Supplied entries ▸
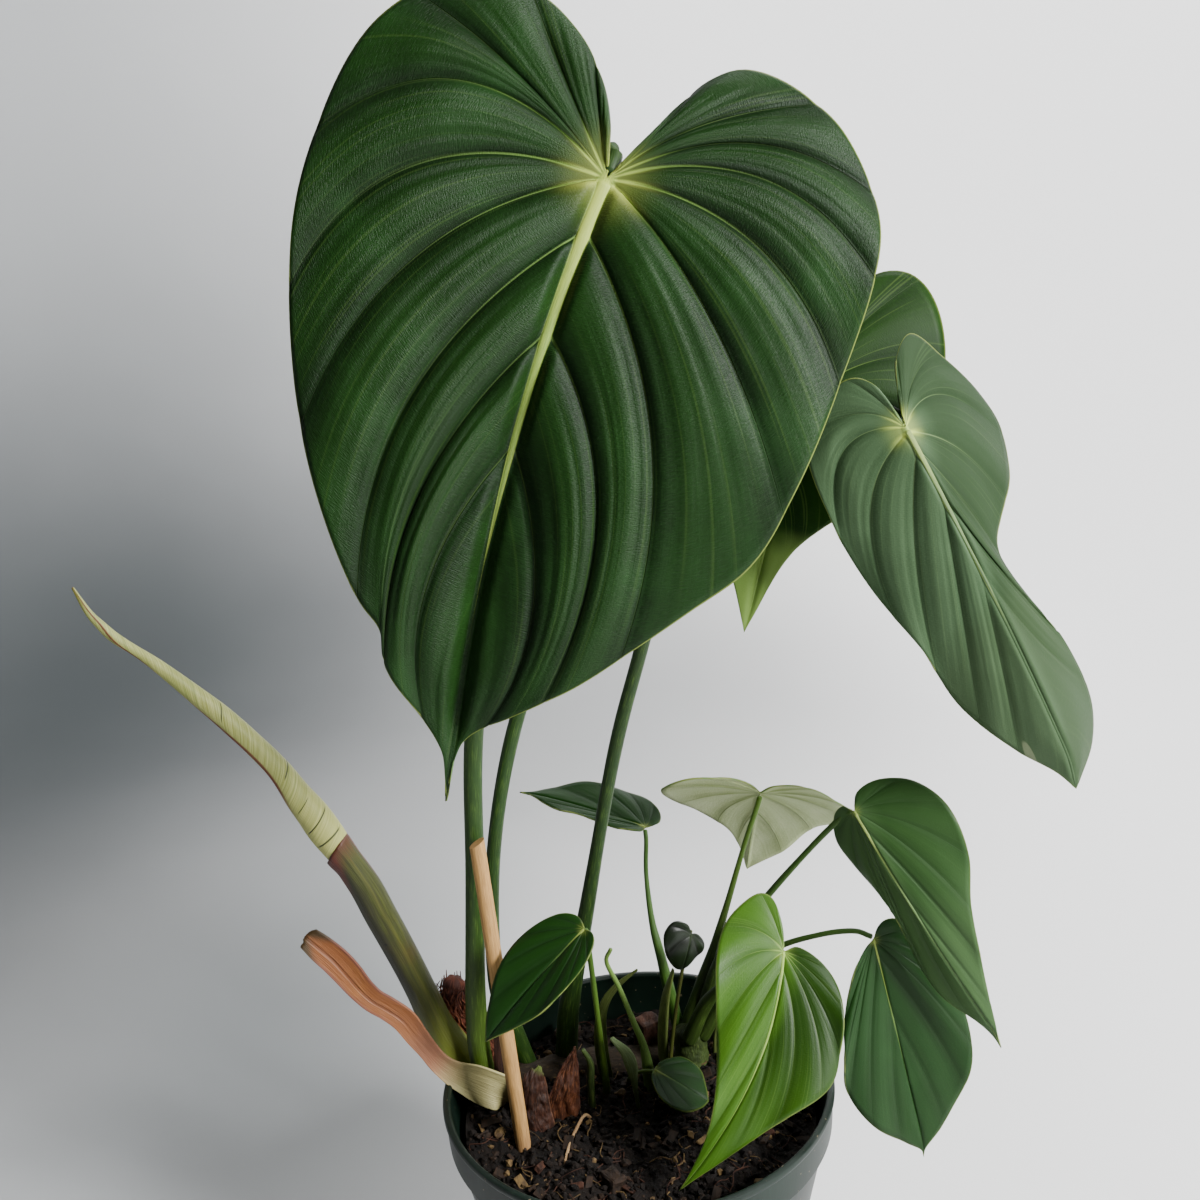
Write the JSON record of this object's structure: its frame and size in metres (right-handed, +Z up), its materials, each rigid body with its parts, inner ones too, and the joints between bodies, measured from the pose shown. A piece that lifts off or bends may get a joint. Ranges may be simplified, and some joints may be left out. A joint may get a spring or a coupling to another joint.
{
  "type": "potted philodendron",
  "caption": "Creeping philodendron in a round nursery pot: large pleated heart-shaped leaves on long stalks, a rolled new leaf on a sheath, young leaves at the foot, soil and a wooden stake.",
  "frame": {"origin": "centre of the pot's flat bottom", "axes": "+Z up along the pot's axis, -Y toward the side that the big leaves face, +X to the right seen from that side"},
  "size_m": [0.3669, 0.172, 0.5287],
  "materials": {
    "bract": "satin",
    "dark_sheath_strip": "satin",
    "dried_scale": "satin",
    "dried_scale_triangular": "satin",
    "green_stub": "satin",
    "leaf_A_blade": "satin",
    "leaf_A_stalk": "satin",
    "leaf_B_blade": "satin",
    "leaf_B_stalk": "satin",
    "leaf_C_blade": "satin",
    "leaf_C_stalk": "satin",
    "leaf_D_blade": "satin",
    "leaf_D_stalk": "satin",
    "leaf_E_blade": "satin",
    "leaf_E_stalk": "satin",
    "leaf_F_blade": "satin",
    "leaf_F_stalk": "satin",
    "leaf_G_blade": "satin",
    "leaf_G_stalk": "satin",
    "leaf_H_blade": "satin",
    "leaf_H_stalk": "satin",
    "leaf_I_blade": "satin",
    "leaf_I_stalk": "satin",
    "leaf_J_blade": "satin",
    "leaf_J_stalk": "satin",
    "leaf_K_blade": "satin",
    "leaf_K_stalk": "satin",
    "new_leaf_rolled": "satin",
    "new_leaf_sheath": "satin",
    "olive_sheath_left": "satin",
    "olive_sheath_right": "satin",
    "pale_scale": "satin",
    "pale_seedling": "satin",
    "pot": "satin",
    "rhizome": "satin",
    "root_thread": "satin",
    "soil": "rough",
    "stake": "rough",
    "stem_stub": "satin",
    "thin_shoot": "satin",
    "young_stem": "satin"
  },
  "bodies": {
    "root": {"bract": "bract", "dark_sheath_strip": "dark_sheath_strip", "dried_scale": "dried_scale", "dried_scale_triangular": "dried_scale_triangular", "green_stub": "green_stub", "leaf_A_blade": "leaf_A_blade", "leaf_A_stalk": "leaf_A_stalk", "leaf_B_blade": "leaf_B_blade", "leaf_B_stalk": "leaf_B_stalk", "leaf_C_blade": "leaf_C_blade", "leaf_C_stalk": "leaf_C_stalk", "leaf_D_blade": "leaf_D_blade", "leaf_D_stalk": "leaf_D_stalk", "leaf_E_blade": "leaf_E_blade", "leaf_E_stalk": "leaf_E_stalk", "leaf_F_blade": "leaf_F_blade", "leaf_F_stalk": "leaf_F_stalk", "leaf_G_blade": "leaf_G_blade", "leaf_G_stalk": "leaf_G_stalk", "leaf_H_blade": "leaf_H_blade", "leaf_H_stalk": "leaf_H_stalk", "leaf_I_blade": "leaf_I_blade", "leaf_I_stalk": "leaf_I_stalk", "leaf_J_blade": "leaf_J_blade", "leaf_J_stalk": "leaf_J_stalk", "leaf_K_blade": "leaf_K_blade", "leaf_K_stalk": "leaf_K_stalk", "new_leaf_rolled": "new_leaf_rolled", "new_leaf_sheath": "new_leaf_sheath", "olive_sheath_left": "olive_sheath_left", "olive_sheath_right": "olive_sheath_right", "pale_scale": "pale_scale", "pale_seedling": "pale_seedling", "pot": "pot", "rhizome": "rhizome", "root_thread": "root_thread", "soil": "soil", "stake": "stake", "stem_stub": "stem_stub", "thin_shoot": "thin_shoot", "young_stem": "young_stem"}
  },
  "joints": []
}
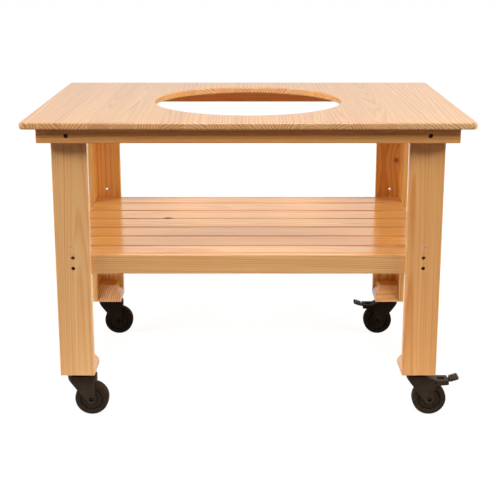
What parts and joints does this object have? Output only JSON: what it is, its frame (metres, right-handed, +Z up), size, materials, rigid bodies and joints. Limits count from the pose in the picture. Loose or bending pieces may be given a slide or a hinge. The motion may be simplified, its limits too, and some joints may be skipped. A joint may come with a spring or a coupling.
{
  "type": "kamado grill table",
  "caption": "Pine kamado grill table with a round cut-out in the worktop, a slatted shelf between L-shaped legs, and swivel casters, the right-hand ones braked.",
  "frame": {"origin": "on the floor under the middle of the worktop", "axes": "+X to the right along the long side, +Y to the back, +Z up"},
  "size_m": [1.2, 0.8, 0.86],
  "materials": {
    "pine": "clear satin varnish over pale pine, orange where it is in shadow",
    "black_steel": "satin black coated pressed steel",
    "tyre": "matt black rubber",
    "black_plastic": "moulded black plastic"
  },
  "bodies": {
    "frame": {"table_top": "pine", "front_rail": "pine", "back_rail": "pine", "left_rail": "pine", "right_rail": "pine", "shelf_front_rail": "pine", "shelf_back_rail": "pine", "shelf_slat_1": "pine", "shelf_slat_2": "pine", "shelf_slat_3": "pine", "shelf_slat_4": "pine", "shelf_slat_5": "pine", "shelf_slat_6": "pine", "shelf_slat_7": "pine", "shelf_batten_left": "pine", "shelf_batten_middle": "pine", "shelf_batten_right": "pine", "front_left_leg_face_board": "pine", "front_left_leg_side_board": "pine", "front_left_foot_block": "pine", "front_left_rail_screw": "black_steel", "front_left_shelf_bolt": "black_steel", "front_left_caster_stem": "black_steel", "front_right_leg_face_board": "pine", "front_right_leg_side_board": "pine", "front_right_foot_block": "pine", "front_right_rail_screw": "black_steel", "front_right_shelf_bolt": "black_steel", "front_right_caster_stem": "black_steel", "back_left_leg_face_board": "pine", "back_left_leg_side_board": "pine", "back_left_foot_block": "pine", "back_left_rail_screw": "black_steel", "back_left_shelf_bolt": "black_steel", "back_left_caster_stem": "black_steel", "back_right_leg_face_board": "pine", "back_right_leg_side_board": "pine", "back_right_foot_block": "pine", "back_right_rail_screw": "black_steel", "back_right_shelf_bolt": "black_steel", "back_right_caster_stem": "black_steel"},
    "front_left_fork": {"front_left_caster_fork": "black_steel", "front_left_caster_axle": "black_steel"},
    "front_left_wheel": {"front_left_caster_tyre": "tyre", "front_left_caster_hub": "black_plastic"},
    "front_right_fork": {"front_right_caster_fork": "black_steel", "front_right_caster_axle": "black_steel"},
    "front_right_wheel": {"front_right_caster_tyre": "tyre", "front_right_caster_hub": "black_plastic"},
    "front_right_pedal": {"front_right_brake_pedal": "black_plastic"},
    "back_left_fork": {"back_left_caster_fork": "black_steel", "back_left_caster_axle": "black_steel"},
    "back_left_wheel": {"back_left_caster_tyre": "tyre", "back_left_caster_hub": "black_plastic"},
    "back_right_fork": {"back_right_caster_fork": "black_steel", "back_right_caster_axle": "black_steel"},
    "back_right_wheel": {"back_right_caster_tyre": "tyre", "back_right_caster_hub": "black_plastic"},
    "back_right_pedal": {"back_right_brake_pedal": "black_plastic"}
  },
  "joints": [
    {"name": "front_left_swivel", "type": "hinge", "parent": "frame", "child": "front_left_fork", "pos_m": [-0.482, -0.308, 0.119], "axis": [0, 0, 1], "continuous": true},
    {"name": "front_left_wheel_spin", "type": "hinge", "parent": "front_left_fork", "child": "front_left_wheel", "pos_m": [-0.447, -0.308, 0.048], "axis": [0, 1, 0], "continuous": true},
    {"name": "front_right_swivel", "type": "hinge", "parent": "frame", "child": "front_right_fork", "pos_m": [0.482, -0.308, 0.119], "axis": [0, 0, 1], "continuous": true},
    {"name": "front_right_wheel_spin", "type": "hinge", "parent": "front_right_fork", "child": "front_right_wheel", "pos_m": [0.517, -0.308, 0.048], "axis": [0, 1, 0], "continuous": true},
    {"name": "front_right_brake", "type": "hinge", "parent": "front_right_fork", "child": "front_right_pedal", "pos_m": [0.532, -0.308, 0.1], "axis": [0, 1, 0], "range_deg": [0, 15]},
    {"name": "back_left_swivel", "type": "hinge", "parent": "frame", "child": "back_left_fork", "pos_m": [-0.482, 0.308, 0.119], "axis": [0, 0, 1], "continuous": true},
    {"name": "back_left_wheel_spin", "type": "hinge", "parent": "back_left_fork", "child": "back_left_wheel", "pos_m": [-0.447, 0.308, 0.048], "axis": [0, 1, 0], "continuous": true},
    {"name": "back_right_swivel", "type": "hinge", "parent": "frame", "child": "back_right_fork", "pos_m": [0.482, 0.308, 0.119], "axis": [0, 0, 1], "continuous": true},
    {"name": "back_right_wheel_spin", "type": "hinge", "parent": "back_right_fork", "child": "back_right_wheel", "pos_m": [0.447, 0.308, 0.048], "axis": [0, -1, 0], "continuous": true},
    {"name": "back_right_brake", "type": "hinge", "parent": "back_right_fork", "child": "back_right_pedal", "pos_m": [0.432, 0.308, 0.1], "axis": [0, -1, 0], "range_deg": [0, 15]}
  ]
}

The exercise ▸
Tally the lines in the entries above that hold the word "handed". Reply with nothing but that count.

Exercise output ▸
2